NEW DELHI: It was no surprise that soon after retirement, Justice Sanjay Kishan Kaul termed the collegium system of selecting constitutional court judges as not the best mechanism even though he had vigorously and successfully pushed many names as part of the Supreme Court and high court collegiums.
Judiciary insiders said his apparent disillusionment probably stemmed from his failure to push through the appointment of an advocate as judge of J&K HC, elevation of a Madhya Pradesh HC judge to SC, and supersession of the most senior Delhi HC judge for appointment as SC judge or as an HC chief justice.
These had met with resistance from all other members of the collegium.
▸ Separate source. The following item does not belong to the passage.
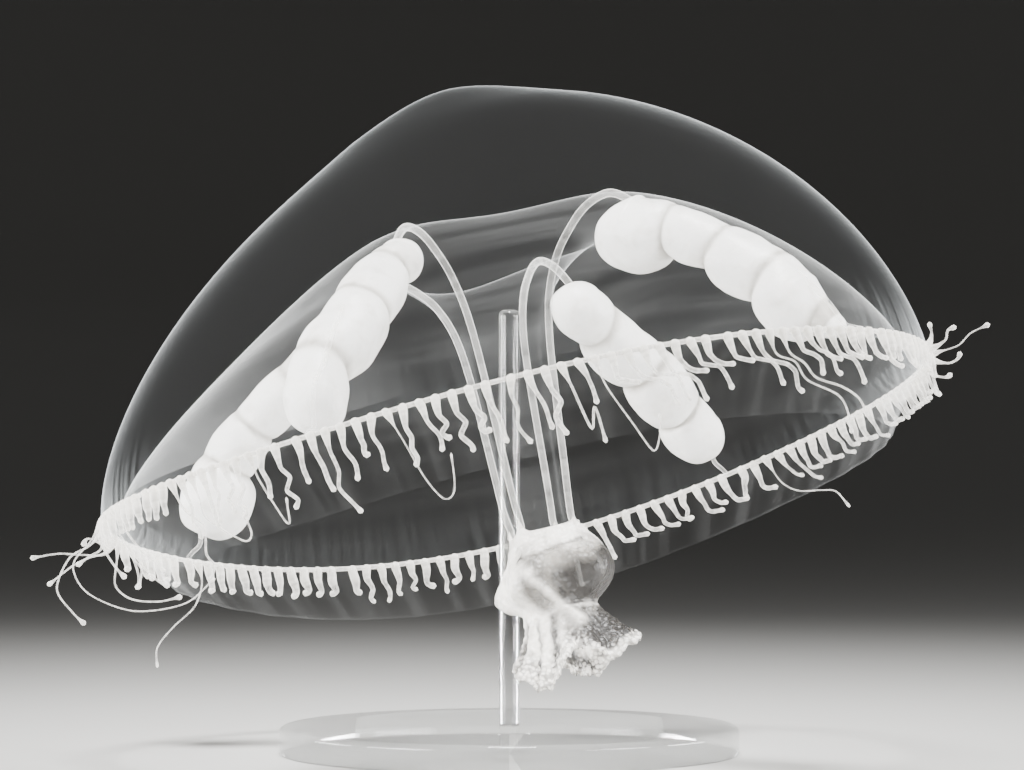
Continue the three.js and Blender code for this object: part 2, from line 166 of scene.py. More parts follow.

To avoid embarrassment, the CJI tactically refrained from holding collegium meetings after November 6.
On November 6, the collegium headed by CJI D Y Chandrachud and including Justices Sanjiv Khanna, B R Gavai and Surya Kant, besides Justice Kaul, had recommended three names for appointment as SC judges.
Coming into the SC collegium during Justice N V Ramana’s tenure as CJI, Justice Kaul was regarded as a person with strong views about candidates to be selected for appointment as judges and chief justices of HCs and insisted on appointment of those whom he suggested and vigorously pushed for recommending their names irrespective of reservations from other collegium members, SC sources told TOI.
Having succeeded in pushing such candidates for judgeship on the administrative side through the collegium system, he had, on the judicial side, taken up the task of goading, to many it seemed coercing, the Union government to expeditiously appoint them as HC judges. He also succeeded in pushing through proposals for transfers of many HC judges, even when they were just months away from superannuation.
Justice Kaul was against a ‘secretive’ or ‘backdoor’ consultation between the CJI-led collegium and the government on suitability of candidates for appointment as judges of HCs, which in many instances, resulted in ping-pong communication between the two organs of governance. He suggested the two, instead, engage in a transparent dialogue over the objections raised by the government against the collegium’s recommendations.
The “transparent dialogue” route, which could reveal the nature of charges and reservations expressed by the government against particular recommendations, has been deliberately avoided over the decades to guard the reputation and dignity of individuals being considered for appointment as judges. Making public the government’s unverified reservations against an individual, be he/she an advocate or judicial officer, could jeopardise their professional activity even if he/she did not get appointed for the recommended post.
There are instances where the government has sent back names for reconsideration by the collegium, flagging certain issues. On such occasions, the CJI has got the chief justice of the HC concerned to conduct discreet inquiries. The findings of the second probes helped the CJI take up the matter afresh with the government and in most cases, the CJI succeeded in getting the appointment done. Had these communications not remained confidential, they would have hurt the reputation of many HC judges, whose appointments were initially objected to by the government, SC sources said.
At the same time, the CJI-led collegium has remained firm in not acceding to unsubstantiated and baseless objections from the executive and firmly reiterated the names even after these were returned by the government.
Whether or not the collegium system is best suited for selecting judges of constitutional courts is a matter for Parliament to decide and the SC to test the validity of the law if challenged, members of the collegium said unanimously.
SC sources also seemed puzzled about the impression that has suddenly been sought to be spread about judicial appointments being in a limbo.